出産の場には,私たちが一口で表現するのが難しい問題がたくさんあるのだ。
この活動が縁で茨城県立医療大学の研究プロジェクト2)に加えていただき,2002年から2003年にかけ,茨城県内で過去5年以内に出産した43人に,インタビューでその出産体験を詳細に聞くことができた。多くは赤ん坊やヨチヨチ歩きの幼子をもつ人たちで,すでに子どもの手が離れつつある私は,一対一で向かい合って,しばしば彼女たちの存在感に圧倒された。腕のなかの小さな生命を引き受け,なんとしても守り抜こうとする気迫。この時期の女性は意識するしないにかかわらず,子どもとの濃密な一体感のなかにある。

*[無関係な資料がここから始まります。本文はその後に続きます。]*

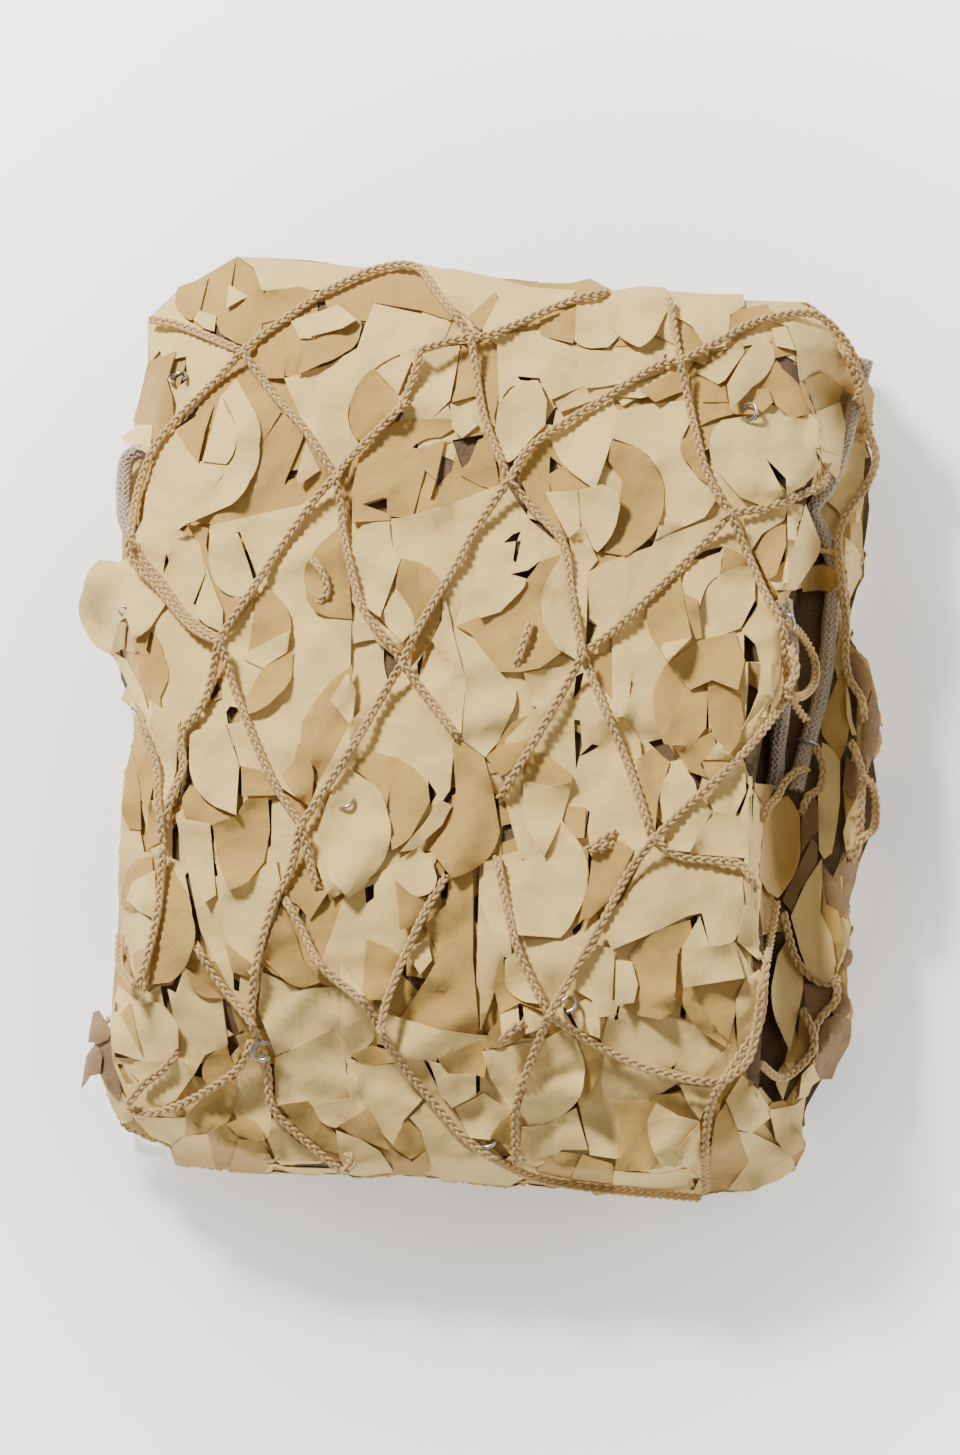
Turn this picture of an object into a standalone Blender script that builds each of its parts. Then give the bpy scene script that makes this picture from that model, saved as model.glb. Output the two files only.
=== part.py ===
"""A camouflage net, folded into a pack.

The net is gathered lengthwise into a strip of several plies, and the strip is folded back and
forth into seven runs. Its border rope shows at the sides, and small wire clips lie on top.
X runs across the pack, Y along it, Z up. Metres. The origin is under the middle of the pack.
"""

import math
from collections import namedtuple

import bmesh
import bpy
from mathutils import Vector
from mathutils.bvhtree import BVHTree

# The strip and its runs
RUN_THICKNESS = 0.0145          # the strip's plies, pressed together
RUN_GAP = 0.0025                # air between two runs
RUN_PITCH = RUN_THICKNESS + RUN_GAP
START_REACH = 0.214             # how far the bottom run's free end lies from the middle

# One row for each run, from the bottom up. reach: from the middle to where the run turns back.
# tuck_left, tuck_right: how far its edges lie inside the pack's outline halfway along.
# lower: 1 follows the lower runs' right edge, 0 the upper runs'.
Run = namedtuple("Run", "reach tuck_left tuck_right lower")
RUNS = (
    Run(0.212, 0.008, 0.006, 1.0),
    Run(0.224, 0.003, 0.000, 1.0),
    Run(0.216, 0.006, 0.004, 1.0),
    Run(0.2255, 0.002, 0.001, 1.0),
    Run(0.2218, 0.000, 0.034, 0.0),     # set back on the right: the border rope lies in the channel
    Run(0.226, 0.028, 0.003, 0.0),      # set back on the left, for the rope's bight
    Run(0.216, 0.010, 0.000, 0.0),
)
TUCK_FADE = (0.168, 0.203)      # the set-back edges come out again where the runs fold

# The pack's outline: half widths at stations along it, to the left, and to the right for the
# upper and the lower runs
Edge = namedtuple("Edge", "along left upper_right lower_right")
OUTLINE = (
    Edge(-0.225, 0.150, 0.140, 0.150),
    Edge(-0.190, 0.160, 0.147, 0.160),
    Edge(-0.140, 0.166, 0.144, 0.178),
    Edge(-0.080, 0.168, 0.142, 0.181),
    Edge(-0.030, 0.169, 0.140, 0.189),
    Edge(0.020, 0.185, 0.145, 0.187),
    Edge(0.060, 0.189, 0.154, 0.175),
    Edge(0.100, 0.186, 0.157, 0.178),
    Edge(0.140, 0.186, 0.161, 0.184),
    Edge(0.180, 0.178, 0.152, 0.178),
    Edge(0.220, 0.162, 0.138, 0.158),
)
FAR_SLANT = 0.055               # the far folds run askew: metres of reach for each metre across
CORNER_ROUNDING = 0.12          # share of the reach that is lost at the pack's corners
FOLD_WAVE = 0.004               # how far the folds wander in and out
EDGE_WAVE = 0.003               # how far the side edges do

# How the stack sinks towards its sides: the share lost there, and where the sinking starts and
# ends, measured outwards from the middle
Sag = namedtuple("Sag", "share start end")
NEAR_SAG = Sag(0.36, 0.130, 0.240)
FAR_SAG = Sag(0.14, 0.165, 0.235)
LEFT_SAG = Sag(0.20, 0.115, 0.195)
RIGHT_SAG = Sag(0.12, 0.105, 0.195)

# How finely the strip is cut into faces
STATIONS_ACROSS = 14            # closer together towards the edges
STATIONS_ALONG = 10
FOLD_STEPS = 6

# Border rope, braided
ROPE_RADIUS = 0.004
ROPE_POINT_STEP = 0.011

# Wire clips
CLIP_RADIUS = 0.0040            # of the wire's centreline
ROPE_CLIP_RADIUS = 0.0053       # the clip that grips the border rope
CLIP_WIRE_RADIUS = 0.0008
CLIP_OPENING = math.radians(70)
CLIP_STEPS = 12
SEAT_GAP = 0.0003

# The clips on top: where each lies, and which way its opening points
Clip = namedtuple("Clip", "name x y turn")
TOP_CLIPS = (
    Clip("clip_01", -0.156, 0.154, 100),
    Clip("clip_02", -0.172, 0.033, 20),
    Clip("clip_03", 0.125, 0.136, 250),
    Clip("clip_04", -0.056, -0.061, 300),
    Clip("clip_05", 0.138, 0.034, 200),
    Clip("clip_06", -0.087, -0.180, 60),
    Clip("clip_07", 0.054, -0.154, 150),
    Clip("clip_08", 0.020, -0.206, 330),
)

# The border rope's stretches. floor_run: the run that each lies on, counted from 1. The route's
# points are x, y and how far the rope is lifted off that run.
Rope = namedtuple("Rope", "name floor_run route")
ROPES = (
    Rope("border_rope_right", 4, (
        (0.130, 0.161, 0.0004), (0.144, 0.165, 0.0004), (0.158, 0.162, 0.0008), (0.168, 0.150, 0.0008),
        (0.168, 0.135, 0.0004), (0.162, 0.118, 0.0004), (0.1585, 0.100, 0.0004), (0.162, 0.083, 0.0004),
        (0.168, 0.066, 0.0004), (0.1705, 0.048, 0.0006), (0.1695, 0.030, 0.0008), (0.1665, 0.010, 0.0012),
        (0.161, -0.010, 0.0016), (0.152, -0.026, 0.0012), (0.140, -0.037, 0.0006), (0.124, -0.042, 0.0004),
    )),
    Rope("border_rope_inner", 4, (
        (0.1230, 0.050, 0.0005), (0.136, 0.045, 0.0005), (0.1455, 0.030, 0.0005), (0.1465, 0.010, 0.0005),
        (0.1430, -0.006, 0.0005), (0.1330, -0.0165, 0.0005), (0.1205, -0.0205, 0.0005),
    )),
    Rope("border_rope_left", 5, (
        (-0.166, 0.128, 0.0012), (-0.1745, 0.126, 0.0012), (-0.1810, 0.117, 0.0012), (-0.1830, 0.104, 0.0012),
        (-0.1830, 0.090, 0.0012), (-0.1800, 0.077, 0.0012), (-0.1720, 0.069, 0.0012), (-0.163, 0.067, 0.0012),
    )),
)
CLIPPED_ROPE_POINT = 12         # the point of the right-hand route that the rope's clip grips


def clear_scene():
    for thing in list(bpy.data.objects):
        bpy.data.objects.remove(thing, do_unlink=True)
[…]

病院分娩が大半を占める現在,出産体験は,大なり小なりその人が出会う医療との相互作用によって形作られる。そして注意深く耳を傾けていると,現場で彼女たちが,医療者とのコミュニケーションが思うようにいかない場面に数多くぶつかっていることを知る3)。場所が医療施設,相手が医療の専門家,ことが病理ではなく妊娠・出産・産褥ということになると,両者のやり取りは奇妙なほどかみ合っていない。産む側は困惑と混乱を呑み込んで赤ん坊を抱く。医療現場は非常に特殊な空間であると言える4)。
興味深いのは,そこで体験された医療者とのかかわりの難しさが,産む人の不全感に深くつながって見えることである。